Возле Мариинского театра Александра села в извозчичьи сани и велела везти её на Кирочную, 12. Там жила её новая подруга – популярная романистка Щепкина-Куперник[16]16
  Щепкина-Куперник Татьяна Львовна (1874—1952) – русская писательница, переводчик пьес Э. Ростана, Ф. Лопе де Веги, П. Кальдерона, В. Шекспира и др. Автор мемуаров «Дни моей жизни», «Театр моей жизни».


[Закрыть]
, внучка знаменитого русского актёра. В её доме она прожила все дни работы съезда.

Всероссийский женский съезд открылся вечером 10 декабря 1908 года в ярко освещённом Александровском зале Петербургской городской Думы. На съезде присутствовало около семисот делегаток буржуазного крыла. Группа работниц насчитывала только 45 человек. Однако именно на этой группе было сосредоточено внимание не только съезда, но и прессы, и, разумеется, властей. На торжественном открытии съезда они появились с красными гвоздиками, что было своего рода демонстрацией, которую отметили в газетах. Намерением Александры было присутствовать на съезде, но не выступать. Однако она не удержалась и выступила под вымышленным именем по одному из докладов. Её краткая речь вызвала горячие дебаты. На следующий день зал был оцеплен полицией. Шла проверка документов. Александру заранее предупредили, и она тут же возле Гостиного двора взяла извозчика и отправилась на Варшавский вокзал. Подготовленный доклад был прочитан работницей Волковой.

13 декабря буржуазные феминистки приняли резолюцию об образовании в России бесклассового женского центра. В знак протеста группа работниц покинула съезд, осуществив таким образом план Александры.

А сама она в это время, закутавшись в воротник шубы, ходила по заиндевелой платформе станции Вержболово с одной неотвязной мыслью: удастся ли проскочить за границу по фальшивому паспорту.
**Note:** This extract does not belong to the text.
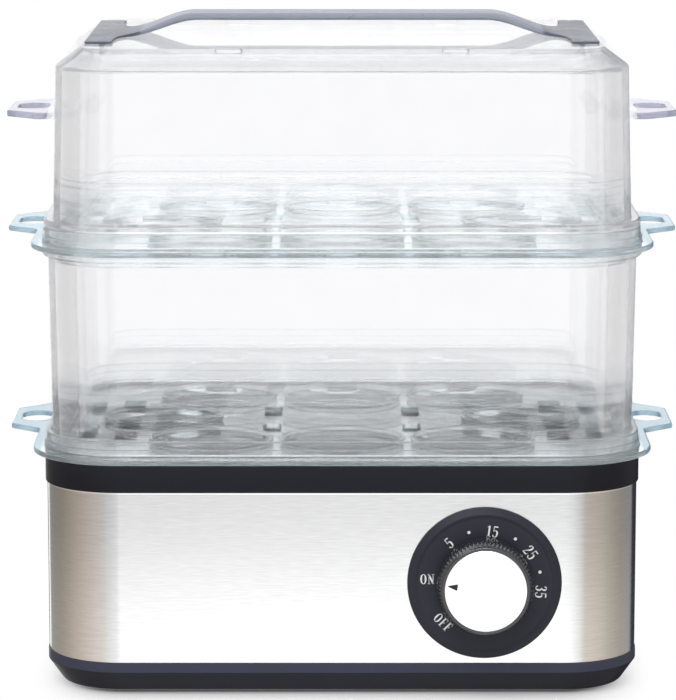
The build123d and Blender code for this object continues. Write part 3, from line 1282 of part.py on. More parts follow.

Бесконечно длившийся час стоянки она мучительно прислушивалась к звуку жандармских шпор, которые то спешно приближались, то удалялись вновь.

Перед самым отходом поезда «синий мундир», гремя шпорами, вручил ей паспорт. И скоро она уже гуляла за рубежом, по залитой электричеством, чистенькой, подтянутой, образцово налаженной пограничной станции Германии – Эйдкунену.